Numerical Study of Hydrogen Leakage and Explosion in Hydrogen Refueling Station With Large Volume Hydrogen Storage Vessels

Abstract

Large volume multi-layered high pressure hydrogen storage vessel is one of the vital equipment in hydrogen refueling station. However, the possibility of leakage from container nozzles during service remains a safety concern. In this paper, a leakage model modified by the real gas equation of state and a three-dimensional (3D) computational fluid dynamics (CFD) model based on the real hydrogen refueling station layout are established to simulate the whole process of hydrogen diffusion and explosion after the large volume vessel leak. The influences of leakage direction, leakage height, hydrogen storage pressure and wind speed on the distribution of flammable hydrogen are studied, as well as the scope of overpressure harmful area is respectively predicted when the real hydrogen cloud is ignited at different times.

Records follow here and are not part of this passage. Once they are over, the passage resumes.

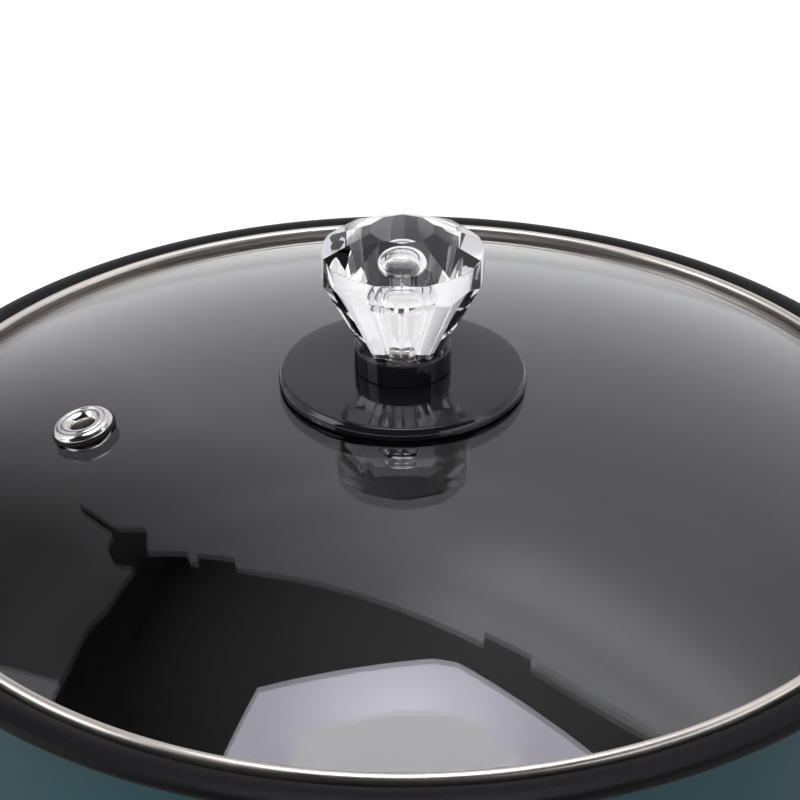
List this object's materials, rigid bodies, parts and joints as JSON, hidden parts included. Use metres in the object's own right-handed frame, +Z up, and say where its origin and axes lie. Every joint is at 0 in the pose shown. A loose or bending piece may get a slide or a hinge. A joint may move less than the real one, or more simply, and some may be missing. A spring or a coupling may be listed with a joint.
{
  "type": "electric hot pot",
  "caption": "Round electric hot pot with a domed glass lift-off lid, cut-crystal knob, side handles and a front dial.",
  "frame": {"origin": "centre of the footprint on the surface that the feet stand on", "axes": "+Z up along the pot's axis, -Y towards the user and the dial, +X to the user's right"},
  "size_m": [0.384, 0.336, 0.1986],
  "materials": {
    "pot_coating": "dark non-stick coating over cast aluminium, fine speckle",
    "shell_teal": "satin teal-grey enamel on steel sheet",
    "trim_black": "fine-grained black moulded plastic",
    "dial_black": "satin black moulded plastic with a polished face",
    "lid_glass": "clear tempered float glass, polished",
    "lid_steel": "circumferentially brushed stainless steel",
    "eyelet_steel": "polished stainless steel",
    "crystal": "clear cut acrylic, polished facets",
    "knob_black": "high-gloss black moulding",
    "silicone": "dark silicone, matt",
    "foot_rubber": "black rubber, matt",
    "bright_trim": "bright plated ring",
    "steel_plain": "plain zinc-plated steel",
    "brass_plain": "turned brass",
    "heater_alloy": "raw cast aluminium",
    "element_sheath": "heat-darkened steel sheath",
    "shield_bright": "bright aluminium sheet",
    "ceramic_white": "unglazed white ceramic",
    "lens_amber": "translucent amber lens",
    "lamp_clear": "small glowing lamp"
  },
  "bodies": {
    "base": {"inner_pot": "pot_coating", "outer_shell": "shell_teal", "side_handle_right": "trim_black", "side_handle_left": "trim_black", "handle_plates": "steel_plain", "handle_screws": "steel_plain", "base_cover": "trim_black", "rubber_feet": "foot_rubber", "pot_studs": "steel_plain", "shield_spacers": "steel_plain", "base_spacers": "steel_plain", "base_nuts": "steel_plain", "heat_shield": "shield_bright", "heater_plate": "heater_alloy", "heater_tube": "element_sheath", "heater_terminals": "steel_plain", "sensor_bulb": "brass_plain", "bulb_clip": "steel_plain", "thermal_fuse": "steel_plain", "fuse_clip": "steel_plain", "earth_stud": "brass_plain", "control_housing": "trim_black", "housing_screws": "steel_plain", "dial_bezel": "bright_trim", "thermostat_body": "steel_plain", "thermostat_nut": "brass_plain", "capillary_tube": "brass_plain", "indicator_lens": "lens_amber", "indicator_lamp": "lamp_clear", "inlet_housing": "trim_black", "rear_pod_screws": "steel_plain", "power_inlet": "trim_black", "inlet_pins": "brass_plain", "inlet_screws": "steel_plain", "terminal_block": "ceramic_white"},
    "lid": {"lid_glass": "lid_glass", "lid_ring": "lid_steel", "vent_eyelet": "eyelet_steel", "vent_gasket": "silicone", "disc_gasket": "silicone", "knob_disc": "knob_black", "knob_collar": "knob_black", "knob_crystal": "crystal", "knob_insert": "eyelet_steel", "under_gasket": "silicone", "knob_washer": "steel_plain", "knob_screw": "steel_plain"},
    "dial": {"control_dial": "dial_black", "thermostat_spindle": "steel_plain"}
  },
  "joints": [
    {"name": "lid_lift", "type": "slide", "parent": "base", "child": "lid", "axis": [0, 0, 1], "range_m": [0, 0.15]},
    {"name": "dial_turn", "type": "hinge", "parent": "base", "child": "dial", "pos_m": [0, -0.15598, 0.048], "axis": [0, 1, 0], "range_deg": [0, 270]}
  ]
}
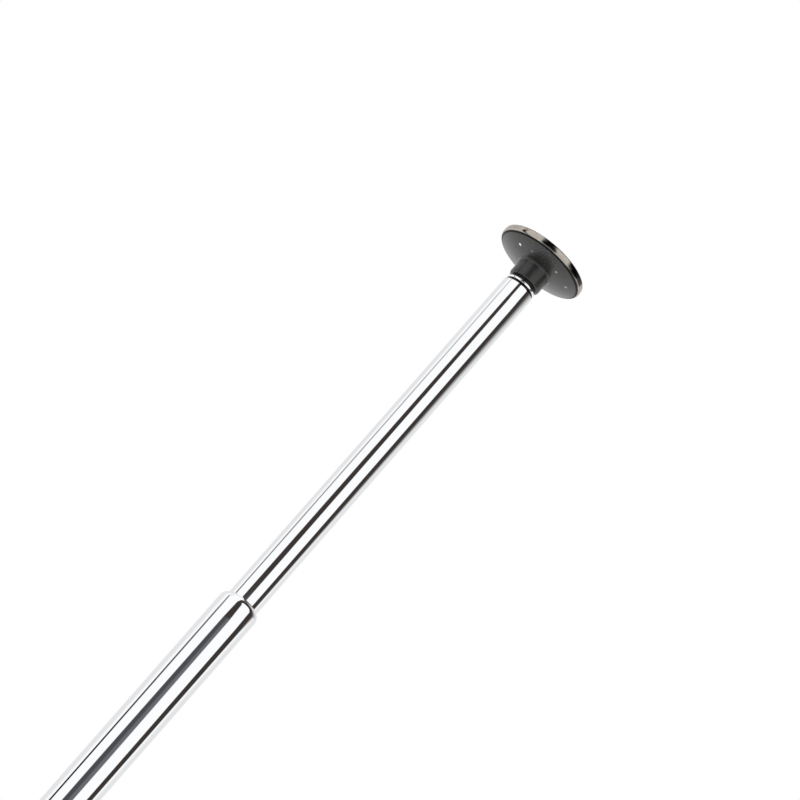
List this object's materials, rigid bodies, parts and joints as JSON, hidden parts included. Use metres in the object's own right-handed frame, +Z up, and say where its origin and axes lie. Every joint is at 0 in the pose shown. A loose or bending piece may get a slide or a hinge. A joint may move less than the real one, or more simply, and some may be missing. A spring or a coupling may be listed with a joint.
{
  "type": "telescopic handheld radio antenna",
  "caption": "Telescopic whip antenna: chromed tubes that slide into one another under a black disc cap, on a black moulded base with a bayonet coaxial plug.",
  "frame": {"origin": "centre of the coupling nut's front face, at the antenna's lowest point", "axes": "+Z up the whip towards the cap, X through the start of one bayonet track"},
  "size_m": [0.0144, 0.0144, 0.2713],
  "materials": {
    "chromed_tube": "bright chromium plate on drawn brass",
    "black_cap": "satin black nickel plate, turned",
    "turned_brass": "bright turned brass",
    "contact_bronze": "phosphor bronze strip",
    "nickel_plate": "nickel plate on turned brass",
    "gold_pin": "gold plate",
    "spring_steel": "spring steel",
    "black_moulding": "fine satin moulding",
    "white_insulator": "smooth, slightly waxy",
    "gasket_rubber": "silicone rubber"
  },
  "bodies": {
    "base": {"base_tube": "chromed_tube", "whip_plug": "turned_brass", "base_housing": "black_moulding", "insulating_bush": "white_insulator", "connector_body": "nickel_plate", "dielectric": "white_insulator", "centre_pin": "gold_pin", "gasket": "gasket_rubber", "retaining_ring": "spring_steel", "wave_washer": "contact_bronze"},
    "nut_seat": {"thrust_washer": "spring_steel"},
    "nut": {"coupling_nut": "nickel_plate"},
    "lower_section": {"lower_tube": "chromed_tube", "lower_foot": "turned_brass", "lower_contact_spring": "contact_bronze"},
    "middle_section": {"middle_tube": "chromed_tube", "middle_foot": "turned_brass", "middle_contact_spring": "contact_bronze"},
    "upper_section": {"upper_tube": "chromed_tube", "upper_foot": "turned_brass", "upper_contact_spring": "contact_bronze"},
    "tip_section": {"tip_tube": "chromed_tube", "tip_foot": "turned_brass", "tip_contact_spring": "contact_bronze", "tip_cap": "black_cap"}
  },
  "joints": [
    {"name": "lower_slide", "type": "slide", "parent": "base", "child": "lower_section", "axis": [0, 0, 1], "range_m": [-0.0536, 0]},
    {"name": "middle_slide", "type": "slide", "parent": "lower_section", "child": "middle_section", "axis": [0, 0, 1], "range_m": [-0.0476, 0]},
    {"name": "upper_slide", "type": "slide", "parent": "middle_section", "child": "upper_section", "axis": [0, 0, 1], "range_m": [-0.0415, 0]},
    {"name": "tip_slide", "type": "slide", "parent": "upper_section", "child": "tip_section", "axis": [0, 0, 1], "range_m": [-0.0354, 0]},
    {"name": "nut_float", "type": "slide", "parent": "base", "child": "nut_seat", "axis": [0, 0, -1], "range_m": [0, 0.0006], "stiffness_N_per_m": 6000, "springref_m": -0.0004, "deforming": ["wave_washer"]},
    {"name": "nut_turn", "type": "hinge", "parent": "nut_seat", "child": "nut", "pos_m": [0, 0, 0], "axis": [0, 0, 1], "continuous": true}
  ]
}
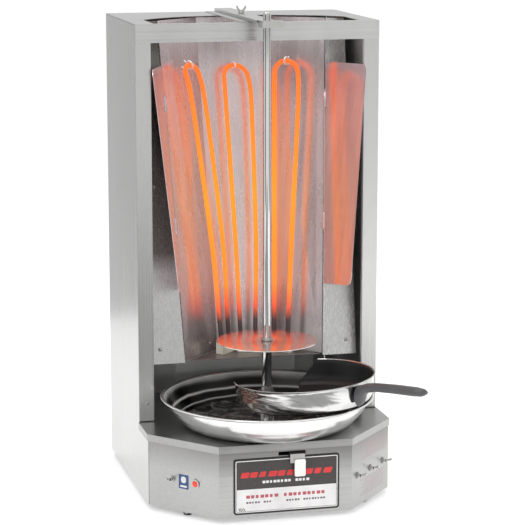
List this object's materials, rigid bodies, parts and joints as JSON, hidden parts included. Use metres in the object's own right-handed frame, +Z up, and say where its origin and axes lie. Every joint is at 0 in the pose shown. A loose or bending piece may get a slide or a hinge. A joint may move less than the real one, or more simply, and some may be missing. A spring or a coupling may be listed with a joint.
{
  "type": "vertical broiler",
  "caption": "Countertop electric vertical broiler with leaning heaters, folding shields, a driven vertical spit on a sliding carriage, drip pan and cut-away skillet.",
  "frame": {"origin": "on the centre plane, below the cabinet's front opening, on the face of the access cover under the base", "axes": "+Z up the cabinet, -Y towards the person carving, +X to that person's right"},
  "size_m": [0.4602, 0.6691, 0.9],
  "materials": {
    "steel": "brushed",
    "bright": "mirror polished",
    "zinc": "zinc plated",
    "heater": "glowing sheath",
    "insulator": "fired insulator",
    "rubber": "matte",
    "handle": "satin",
    "tab": "satin",
    "lens": "clear red",
    "plate": "printed",
    "paint": "satin"
  },
  "bodies": {
    "cabinet": {"access_cover": "steel", "arm_guide": "steel", "back_panel": "steel", "base_front": "steel", "bottom_pan": "steel", "cable_gland": "rubber", "deck_plate": "steel", "face_plate_left": "steel", "face_plate_right": "steel", "foot_front_left": "rubber", "foot_front_right": "rubber", "foot_rear_left": "rubber", "foot_rear_right": "rubber", "heater_centre": "heater", "heater_left": "heater", "heater_right": "heater", "hook_centre": "zinc", "hook_left": "zinc", "hook_right": "zinc", "lamp_bezel": "zinc", "lamp_lens": "lens", "lower_shield": "steel", "name_plate": "plate", "rail_left": "zinc", "rail_right": "zinc", "reflector": "bright", "reflector_floor": "steel", "side_panel_left": "steel", "side_panel_right": "steel", "switch_heat_1": "zinc", "switch_heat_2": "zinc", "switch_heat_3": "zinc", "switch_power": "zinc", "terminal_centre": "insulator", "terminal_left": "insulator", "terminal_right": "insulator", "top_cap": "steel", "wing_pin_left": "zinc", "wing_pin_right": "zinc"},
    "carriage": {"carriage_plate": "zinc", "gearbox": "paint", "gear_motor": "paint", "handle_strap": "zinc", "handle_tab": "tab"},
    "arm": {"top_arm": "steel", "spit_bush": "zinc"},
    "arm_screw": {"arm_screw": "zinc"},
    "drive": {"drive_socket": "zinc"},
    "spit": {"spit_rod": "bright", "meat_disc": "steel", "disc_collar": "zinc"},
    "drip_pan": {"drip_pan": "bright"},
    "skillet": {"skillet_pan": "bright", "skillet_handle": "handle"},
    "wing_left": {"wing_left": "bright"},
    "wing_right": {"wing_right": "bright"},
    "lever_power": {"lever_power": "bright"},
    "lever_heat_1": {"lever_heat_1": "bright"},
    "lever_heat_2": {"lever_heat_2": "bright"},
    "lever_heat_3": {"lever_heat_3": "bright"}
  },
  "joints": [
    {"name": "carriage_slide", "type": "slide", "parent": "cabinet", "child": "carriage", "axis": [0, 1, 0], "range_m": [-0.03, 0.004]},
    {"name": "arm_slide", "type": "slide", "parent": "cabinet", "child": "arm", "axis": [0, 1, 0], "range_m": [-0.03, 0.004]},
    {"name": "arm_screw_turn", "type": "hinge", "parent": "arm", "child": "arm_screw", "pos_m": [0, 0.137, 0.88], "axis": [0, 0, 1], "range_deg": [-90, 270]},
    {"name": "drive_spin", "type": "hinge", "parent": "carriage", "child": "drive", "pos_m": [0, -0.06, 0.15], "axis": [0, 0, 1], "continuous": true},
    {"name": "spit_lift", "type": "slide", "parent": "drive", "child": "spit", "axis": [0, 0, 1], "range_m": [0, 0.05]},
    {"name": "drip_pan_lift", "type": "slide", "parent": "carriage", "child": "drip_pan", "axis": [0, 0, 1], "range_m": [0, 0.025]},
    {"name": "skillet_lift", "type": "slide", "parent": "drip_pan", "child": "skillet", "axis": [0, 0, 1], "range_m": [0, 0.012]},
    {"name": "wing_left_hinge", "type": "hinge", "parent": "cabinet", "child": "wing_left", "pos_m": [-0.14882, 0.0842, 0.6], "axis": [-0.0463, 0.152, 0.9873], "range_deg": [0, 35]},
    {"name": "wing_right_hinge", "type": "hinge", "parent": "cabinet", "child": "wing_right", "pos_m": [0.14882, 0.0842, 0.6], "axis": [0.0463, 0.152, 0.9873], "range_deg": [-35, 0]},
    {"name": "lever_power_tilt", "type": "hinge", "parent": "cabinet", "child": "lever_power", "pos_m": [-0.19602, -0.12653, 0.0595], "axis": [0.6665, -0.7455, 0], "range_deg": [0, 36]},
    {"name": "lever_heat_1_tilt", "type": "hinge", "parent": "cabinet", "child": "lever_heat_1", "pos_m": [0.14283, -0.18602, 0.0595], "axis": [0.6665, 0.7455, 0], "range_deg": [0, 36]},
    {"name": "lever_heat_2_tilt", "type": "hinge", "parent": "cabinet", "child": "lever_heat_2", "pos_m": [0.17982, -0.14465, 0.0595], "axis": [0.6665, 0.7455, 0], "range_deg": [0, 36]},
    {"name": "lever_heat_3_tilt", "type": "hinge", "parent": "cabinet", "child": "lever_heat_3", "pos_m": [0.21655, -0.10357, 0.0595], "axis": [0.6665, 0.7455, 0], "range_deg": [0, 36]}
  ],
  "couplings": [
    {"joint": "arm_slide", "follows": "carriage_slide", "ratio": 1}
  ]
}
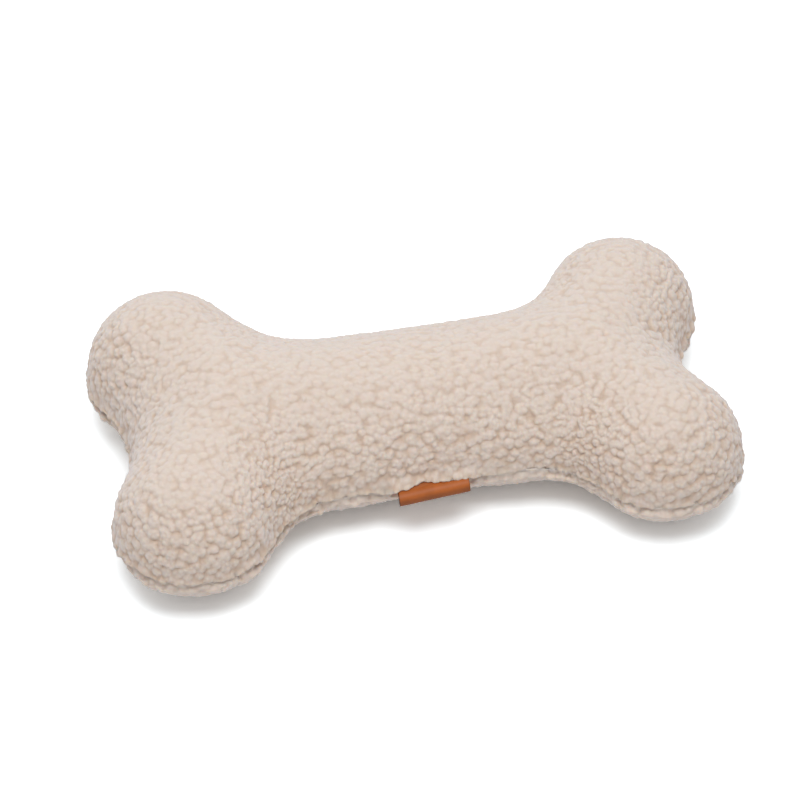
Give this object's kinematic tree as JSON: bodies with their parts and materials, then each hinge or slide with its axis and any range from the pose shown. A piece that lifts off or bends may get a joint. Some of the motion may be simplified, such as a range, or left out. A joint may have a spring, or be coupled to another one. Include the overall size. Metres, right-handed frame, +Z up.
{
  "type": "plush bone dog toy",
  "caption": "Stuffed bone-shaped dog toy of two fleece panels sewn round the edge, with a folded leather tab in the front seam and a squeaker in the filling.",
  "frame": {"origin": "middle of the toy's footprint on the surface it lies on, at the bottom of its box", "axes": "+X along the bone, +Z up through its thickness, the leather tab on the -Y side"},
  "size_m": [0.2994, 0.173, 0.0671],
  "materials": {
    "fleece": "matt curly sherpa pile, cream",
    "thread": "twisted polyester sewing thread",
    "fibre": "loose white polyester fibre",
    "leather": "smooth tan leather with dark cut edges",
    "bulb": "soft blow-moulded plastic",
    "plug": "hard moulded plastic",
    "reed": "thin stiff plastic strip"
  },
  "bodies": {
    "toy": {"upper_panel": "fleece", "lower_panel": "fleece", "seam_thread": "thread", "closing_thread": "thread", "tab_root": "leather", "squeaker_bellows": "bulb", "fill_shaft_left": "fibre", "fill_shaft_right": "fibre", "fill_lobe_front_left": "fibre", "fill_lobe_back_left": "fibre", "fill_lobe_front_right": "fibre", "fill_lobe_back_right": "fibre"},
    "tab": {"tab_flap": "leather"},
    "squeaker_top": {"squeaker_plug": "plug", "squeaker_reed": "reed"}
  },
  "joints": [
    {"name": "tab_flip", "type": "hinge", "parent": "toy", "child": "tab", "pos_m": [0, -0.04885, 0.0275], "axis": [-1, 0, 0], "range_deg": [-40, 85], "stiffness_Nm_per_rad": 0.004},
    {"name": "squeaker_press", "type": "slide", "parent": "toy", "child": "squeaker_top", "axis": [0, 0, -1], "range_m": [0, 0.008], "stiffness_N_per_m": 400, "deforming": ["squeaker_bellows"]}
  ]
}
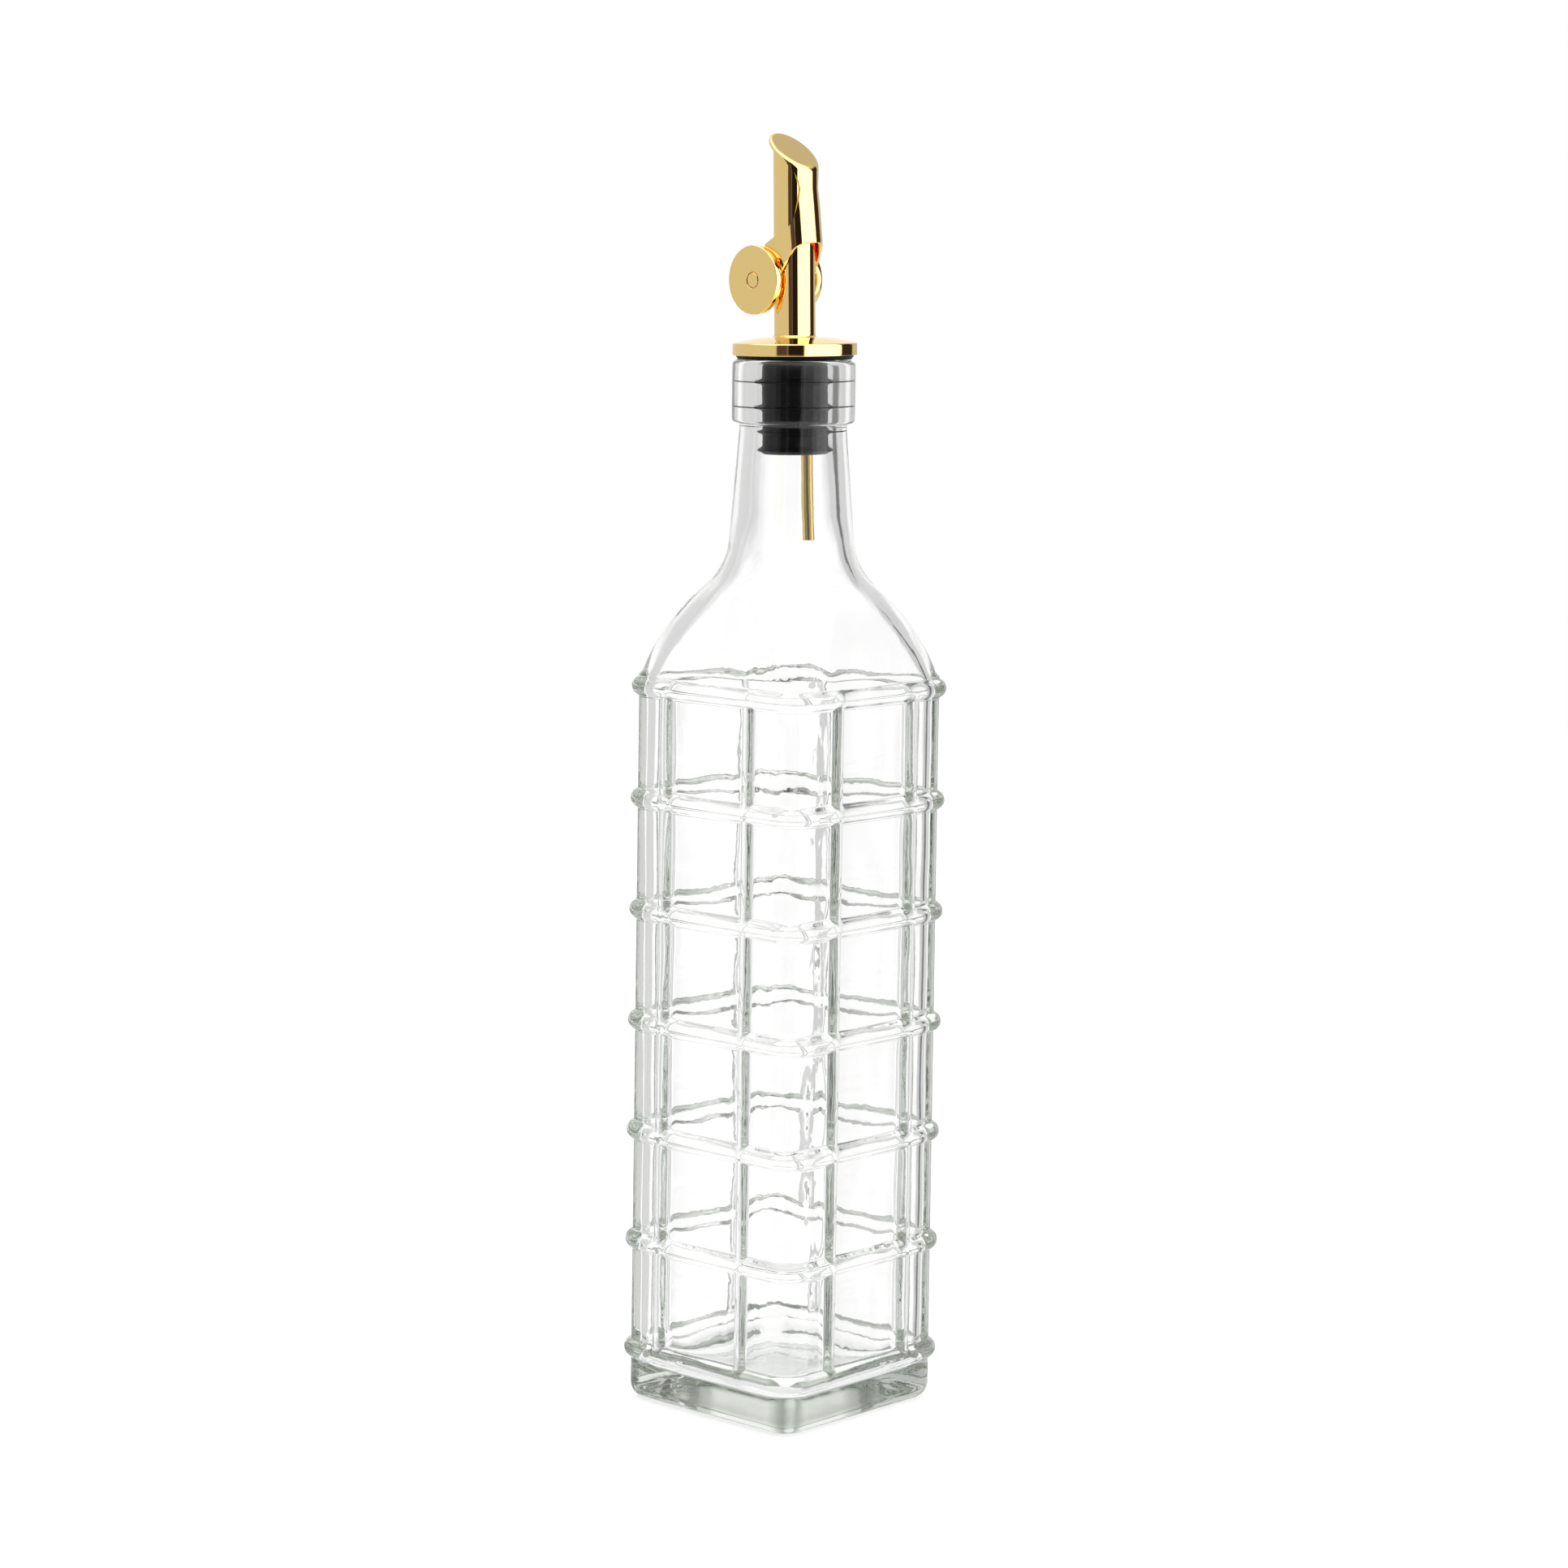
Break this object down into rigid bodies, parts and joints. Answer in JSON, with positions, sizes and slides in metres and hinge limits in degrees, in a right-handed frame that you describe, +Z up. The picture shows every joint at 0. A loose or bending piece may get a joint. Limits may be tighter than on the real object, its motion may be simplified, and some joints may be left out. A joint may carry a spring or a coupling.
{
  "type": "oil bottle with pourer",
  "caption": "Tall square clear-glass bottle with moulded ribs, closed by a rubber stopper with a slanted metal pouring spout and a counterweighted flap.",
  "frame": {"origin": "middle of the footprint, on the surface that the bottle stands on", "axes": "+Z up; the four faces look along X and Y; the spout pours towards -X"},
  "size_m": [0.0606, 0.0606, 0.3149],
  "materials": {
    "clear_glass": "smooth moulded glass, clear with a faint green-grey edge",
    "gold_plated_steel": "polished gold-coloured plating",
    "black_rubber": "satin moulded rubber"
  },
  "bodies": {
    "bottle_and_pourer": {"bottle": "clear_glass", "stopper": "black_rubber", "flange": "gold_plated_steel", "spout": "gold_plated_steel", "air_tube": "gold_plated_steel"},
    "flap": {"flap": "gold_plated_steel", "weight_near": "gold_plated_steel", "weight_far": "gold_plated_steel", "weight_rod": "gold_plated_steel"}
  },
  "joints": [
    {"name": "flap_hinge", "type": "hinge", "parent": "bottle_and_pourer", "child": "flap", "pos_m": [0.00021, -0.00019, 0.2837], "axis": [0.0522, 0.9985, 0.0136], "range_deg": [0, 60]}
  ]
}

Results indicate that the high-pressure hydrogen jet over 30MPa diffuses in a wide range near the surface under momentum control. And the smaller the leakage source height is, the more obvious the Coanda effect is. In addition, igniting after hydrogen leakage in a very short time (such as 0.5 s) will lead to higher maximum overpressure, and igniting after a long time will form a larger dangerous area. Compared with the seamless hydrogen storage cylinder group, the hydrogen explosion hazard of vertical large volume multi-layered hydrogen storage vessel is significantly alleviated after leakage. Also, setting a certain height of isolation walls outside the hydrogen storage area can effectively reduce the risk and consequences of accidents.